# [DATA SECTION]
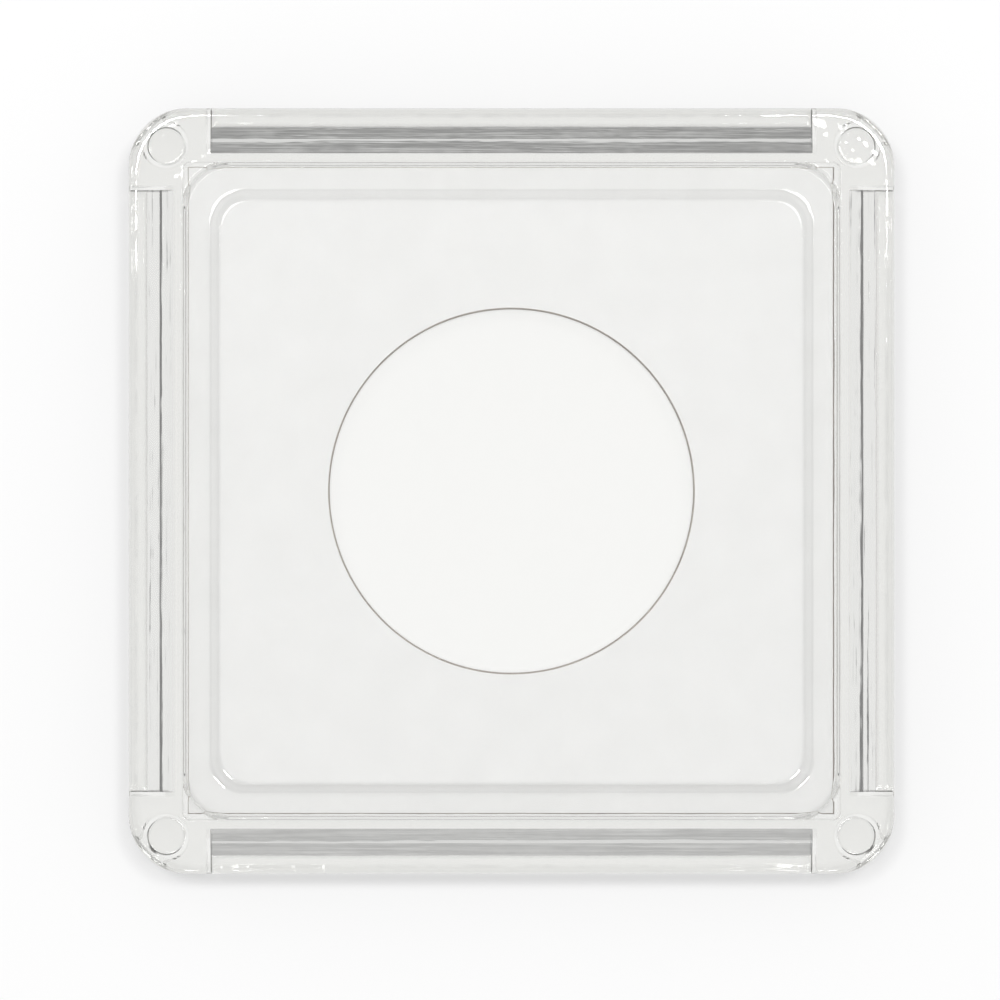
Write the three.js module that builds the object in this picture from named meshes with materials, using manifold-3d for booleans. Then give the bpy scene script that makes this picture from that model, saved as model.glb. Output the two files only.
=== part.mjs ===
// Snap-lock coin holder: two clear square shells that close over a white insert with a round hole.
// Millimetres, +Z up. It lies on its back: Z = 0 is the back rim, and the origin is its centre.
import * as THREE from 'three';
import { mergeVertices } from 'three/addons/utils/BufferGeometryUtils.js';
import Module from 'manifold-3d';

// Insert: a square card, with a hole for a coin 24.26 mm across and 1.75 mm thick
const insertSize = 43.2;
const insertThickness = 2.0;
const coinHoleDiameter = 24.3;

// Room round the insert
const insertPlay = 0.25; // each side
const paneGap = 0.1; // below it and above it

// Clear windows, the same in both shells
const paneThickness = 1.1;
const windowRecess = 0.4; // how far a window lies below its rim
const windowSlope = 0.5; // run of the sloping step round a window
const windowCorner = 2.3;
const rimWidth = 5.45; // from the outer edge to the top of that step

// Outer form
const cornerRadius = 3.9;
const edgeRounding = 0.6;

// Inner wall of the back shell, which holds the insert
const wallThickness = 1.25;
const cavityCorner = 0.5;

// Shallow step round the inside of the front window
const innerStepDepth = 0.25;
const innerStepCorner = 3.0;

// Rails of the front shell, one on each side, which fill the gaps between the corner blocks
const railWidth = 2.0;
const railGap = 0.3; // beside the wall, the blocks and the back plate
const railRampLength = 0.45; // lead-in at the two ends
const railRampRise = 0.28;
const cornerBlockLength = 5.1; // along each side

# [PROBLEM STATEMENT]
From the first line above through the line that contains "const innerStepCorner = 3.0;", quote each line exactly. Output nothing more.

# [FINAL RESULT]
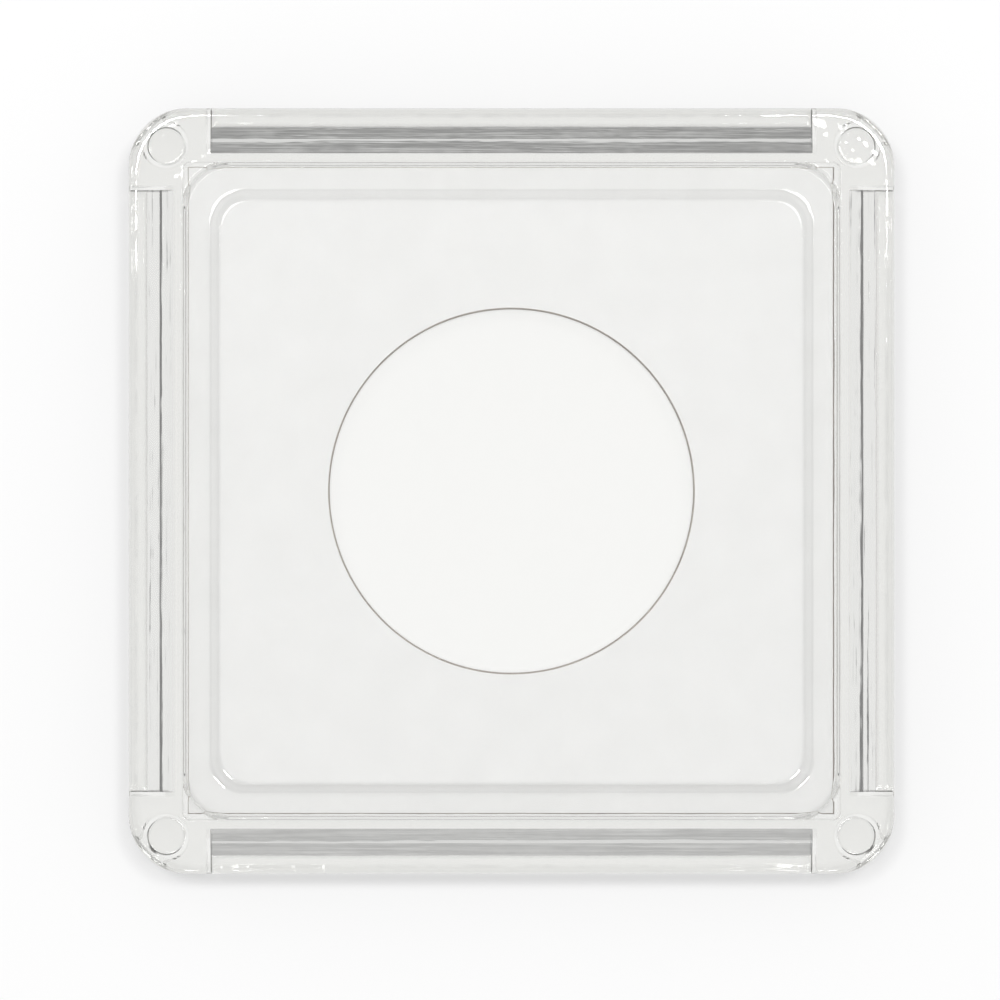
Write the three.js module that builds the object in this picture from named meshes with materials, using manifold-3d for booleans. Then give the bpy scene script that makes this picture from that model, saved as model.glb. Output the two files only.
=== part.mjs ===
// Snap-lock coin holder: two clear square shells that close over a white insert with a round hole.
// Millimetres, +Z up. It lies on its back: Z = 0 is the back rim, and the origin is its centre.
import * as THREE from 'three';
import { mergeVertices } from 'three/addons/utils/BufferGeometryUtils.js';
import Module from 'manifold-3d';

// Insert: a square card, with a hole for a coin 24.26 mm across and 1.75 mm thick
const insertSize = 43.2;
const insertThickness = 2.0;
const coinHoleDiameter = 24.3;

// Room round the insert
const insertPlay = 0.25; // each side
const paneGap = 0.1; // below it and above it

// Clear windows, the same in both shells
const paneThickness = 1.1;
const windowRecess = 0.4; // how far a window lies below its rim
const windowSlope = 0.5; // run of the sloping step round a window
const windowCorner = 2.3;
const rimWidth = 5.45; // from the outer edge to the top of that step

// Outer form
const cornerRadius = 3.9;
const edgeRounding = 0.6;

// Inner wall of the back shell, which holds the insert
const wallThickness = 1.25;
const cavityCorner = 0.5;

// Shallow step round the inside of the front window
const innerStepDepth = 0.25;
const innerStepCorner = 3.0;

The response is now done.